Now to be quite serious:   

   For me, the single most enigmatic word combination in the original gravestone epitaph are the words thes stones.  The gravestone itself is a single piece of stone.  But thes stones obviously refers to more than one stone.  “Stones” and “bones” in lines three and four rhyme, suggesting the plural form was deliberate, and not the result of poor grammar.

    Aside from being a rock structure, a “stone” is a British English term for a unit of weight, and is especially used in referring to describe body weight.  The play on words here is on “body” and the actual weight of a “stone”, which is 14 pounds, or 6.350 kilograms is, to my mind, a number play.  Since the assumption of a gravestone found in a graveyard is a marker for a buried body beneath it, the word play suggests a person.  However, the word in the gravestone plaintext is plural, not singular.  This implies more than one “body” in the grave, or refers to what is buried metaphorically.

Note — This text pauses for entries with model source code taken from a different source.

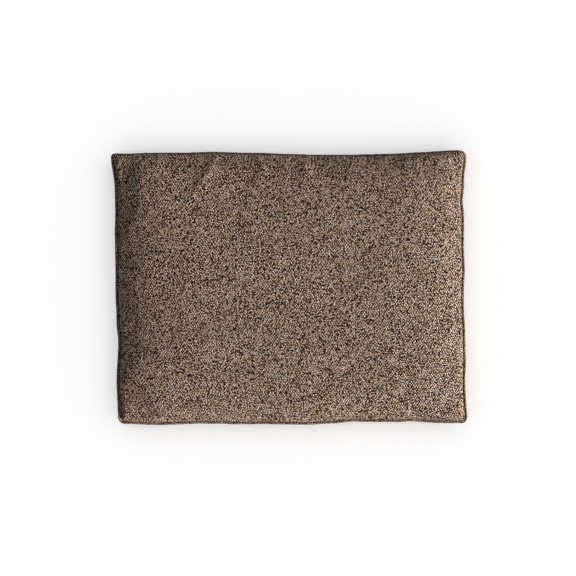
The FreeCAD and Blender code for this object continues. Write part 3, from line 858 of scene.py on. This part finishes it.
# ------------------------------------------------------------------------------------------------------------------
# border
# ------------------------------------------------------------------------------------------------------------------
def border_surface(p, nrm, s, v):
    """Outer surface of the border: p, nrm, s along the seam line (n), v from 0 at the base seam to 1 at the top (m)."""
    x, y = p[:, 0], p[:, 1]
    lo, hi = seam_points(p, nrm, 0.0, 0), seam_points(p, nrm, 0.0, 1)
    zl, zh = seam_z(x, y, 0), seam_z(x, y, 1)
    z = zl[:, None] + (zh - zl)[:, None] * v[None]
    base = lo[:, None] + (hi - lo)[:, None] * v[None, :, None]
    corner = corner_share(x, y, 0.05)[:, None]
    bulge = 4.2 * MM * np.sin(math.pi * np.clip(v, 0, 1)) ** 0.75 * (1 - 0.75 * corner)
    bulge = bulge * (1 + 0.22 * noise2(s / 0.12, 0 * s, 51)[:, None])
    h = zh - zl
    near = np.minimum(v, 1 - v)[None] * h[:, None]
    pucker = 0.8 * MM * noise2(s[:, None] / 0.013, v[None] * 1.2, 52) * np.exp(-near / 0.013) * step(0, 0.003, near)
    drape = 0.7 * MM * noise2(s[:, None] / 0.060, v[None] * 2.0, 53)
    drape = drape + 0.35 * MM * noise2(s[:, None] / 0.024, v[None] * 3.0, 54)
    out = bulge + pucker + drape * step(0, 0.012, near)
    surf = base + nrm[:, None] * out[..., None]
    # next to the zip the strips lie flat, in the plane that the slider runs along
    on_back = step(B - 0.004, B - 0.001, y)[:, None] * (1 - step(SEAM_X + 0.004, SEAM_X + 0.030, np.abs(x)))[:, None]
    flat = np.exp(-np.maximum(np.abs(z - Z_ZIP) - 0.013, 0) ** 2 / (2 * 0.010 ** 2)) * on_back
    surf[..., 1] = surf[..., 1] * (1 - flat) + Y_OUT * flat
    surf[..., 0] = surf[..., 0] * (1 - flat) + np.broadcast_to(x[:, None], flat.shape) * flat
    return np.concatenate([surf, z[..., None]], -1)


def cut_loop(pitch, start, end):
    """The part of the seam line from one distance round it to another."""
    p, nrm, s = loop(pitch)
    total = s[-1]
    ss = np.unique(np.concatenate([[start, end], s[(s > start + 0.3 * MM) & (s < end - 0.3 * MM)]]))
    if end > total:
        more = s[:-1] + total
        ss = np.unique(np.concatenate([ss, [total], more[(more > total) & (more < end - 0.3 * MM)]]))
    px = np.concatenate([p, p, p[:1]])
    nx = np.concatenate([nrm, nrm, nrm[:1]])
    sx = np.concatenate([s[:-1], s[:-1] + total, [2 * total]])
    q = np.stack([np.interp(ss, sx, px[:, k]) for k in (0, 1)], 1)
    w = np.stack([np.interp(ss, sx, nx[:, k]) for k in (0, 1)], 1)
    return q, w / np.linalg.norm(w, axis=1)[:, None], ss


def strip(name, start, end, v, tuck_ends=(True, True), fold=None, replaces=()):
    p, nrm, s = cut_loop(3.2 * MM, start, end)
    g = border_surface(p, nrm, s, v)
    n, m = len(s), len(v)
    # the ends tuck into the seams with the neighbouring strips
    d = np.full(n, 1.0)
    if tuck_ends[0]:
        d = np.minimum(d, s - s[0])
    if tuck_ends[1]:
        d = np.minimum(d, s[-1] - s)
    tuck = 1.5 * MM * np.exp(-(d / 0.0022) ** 2)
    g[..., :2] -= nrm[:, None] * tuck[:, None, None]
    if fold:
        # the folded edge next to the zip turns in round a small radius
        e = np.abs(g[..., 2] - (Z_FOLD_HI if fold > 0 else Z_FOLD_LO))
        g[..., 1] -= 1.0 * MM * np.clip(1 - e / 0.0018, 0, 1) ** 2
    seg = np.linalg.norm(np.diff(g, axis=1), axis=-1)
    sv = np.concatenate([np.zeros((n, 1)), np.cumsum(seg, 1)], 1)
    su = np.repeat(s[:, None], m, 1)
    ob = build(name, g.reshape(-1, 3), grid(n, m), grid_uv(su, sv), MAT_BORDER)
    thicken(ob, CLOTH_T)
    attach(ob, "cushion")
    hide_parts(*replaces)
    return ob


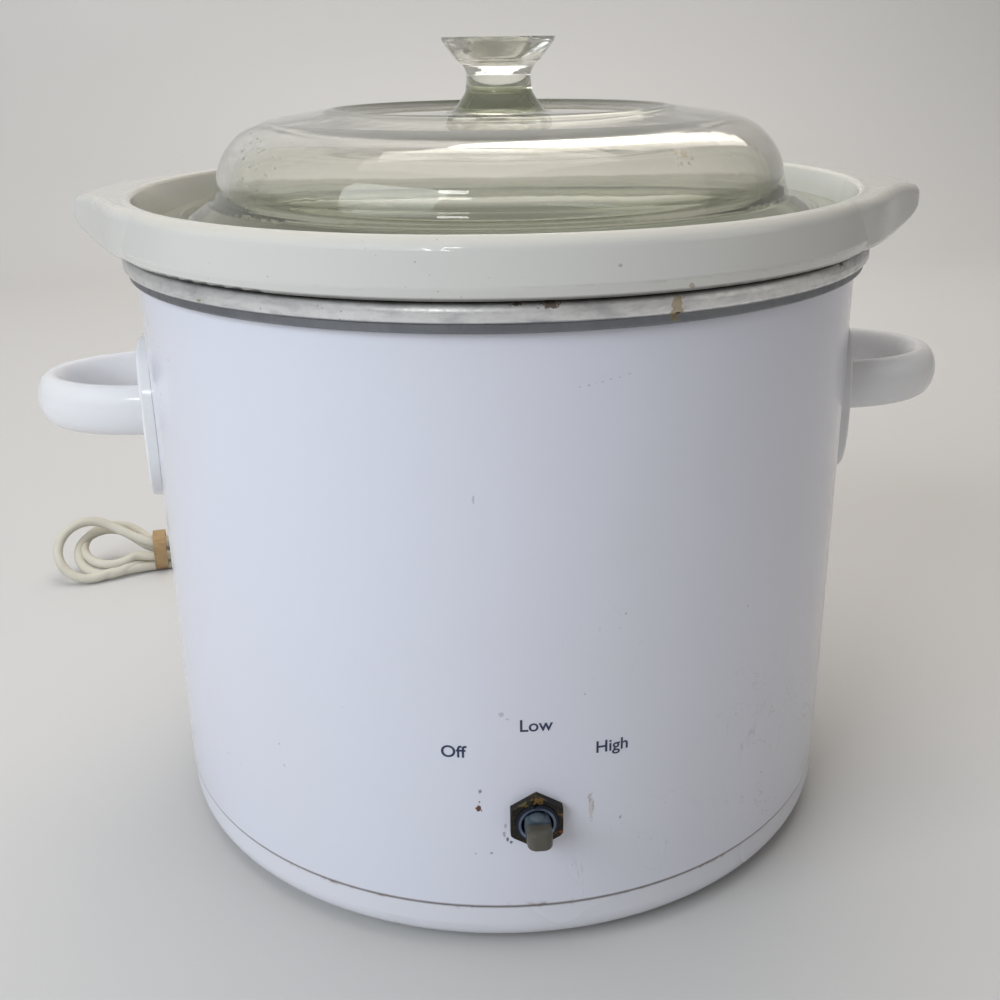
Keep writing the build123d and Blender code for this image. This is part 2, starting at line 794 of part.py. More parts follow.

    Note that a ‘stone’ is 14 pounds.  The kilogram equivalent is 6.350.  The sum of 6350 is 14.  Considering that a sonnet is a poem consisting of rhymed couplets–and the original gravestone is in the form of a quatrain made up of two sets of rhymed couplets–and as a poetic unit of a sonnet is 14 lines, the suggestion in my mind is that the “body” beneath the gravestone is really poetry; i.e., sonnets and plays.
   The original gravestone is claimed to be that of William Shakespeare of Stratford-upon-Avon (where the stone was originally found, and later placed in the chancel of Holy Trinity Church, and can be seen there today).  However, there is no attribution on the gravestone, which is remarkable in itself.  Gravestones identify the person  buried beneath them.  To me, the word play on “stones” and the number play on both the number of pounds/kilograms and the number of lines in a sonnet–point to Shakespeare; but, to me, this means Edward de Vere, the 17th Earle of Oxford.  Furthermore, the grave reaches a depth of 17 feet, a distance considered extreme for a burial site in the 17th century as it would be considered today.

   I have found no written recognition to date on the form of the twenty-eight words of the Stratford gravestone.  However, the four lines are contradictory:  on the one hand, the gravestone carving is visually unappealing, and reflects clumsy spelling (even for Elizabethan and Jacobian England), yet the phonics reveal poetic form.  Although Shakespeare’s sonnets are written in iambic pentameter (five phonic units per line), the gravestone text is written in iambic tetrameter (four phonic units per line).  However, the plaintext does have 28 words, and one-half of 28 is 14.  Furthermore, the fact that an unattributed plaintext on a gravestone is written in poetic form is unusual.  Perhaps this was noticed at the time of the discovery of the gravestone, which led to the assumption or deduction that only a poet would have a poetic epitaph.  In short, since William Shakespeare of Stratford-upon-Avon is the putative attribution omitted from the gravestone, it must be his gravestone by  default.

   And finally is this observation:  Take the words thes stones in line 3 and my bones in line 4.  The syntax is not perfect, but in terms of a suggested message or clue, it appears to be saying:  Thes stones [are] my bones.  Four words in a plaintext written in iambic tetrameter.  The letter-count of “thes stones” is ten; that of “my bones” is seven.  The letter sum of “thes stones” and “my bones” is 17.      

   Anagrams are fun.  Both the original word or plaintext and its anagrammed result can often be surprisingly accurate.  However, as  can be seen in the case of the gravestone epitaph above, as tools they can build a case with all the hallmarks of sound logic.  But the premise, or should I say, the slight of hand, that distracts from an original truth can be little more than a convincing optical illusion until exposed to the light of day.

   Word play, number play and even anagrams were tools for many writers.  The question in the case of Edward de Vere as Shakespeare, despite verbal interpretations or codes presented as evidence of such, the question still remains a matter of one’s degree of belief in what is offered as evidence.

   Is the argument that Edward de Vere encoded his name and other information into  Shakespeare’s sonnets and plays as signatures to say, over and over, that he is Shakespeare, or is all this just random occurrence?

      Deliberate or Randomness Put another way:  Earl Ed I bet or No darn mess”?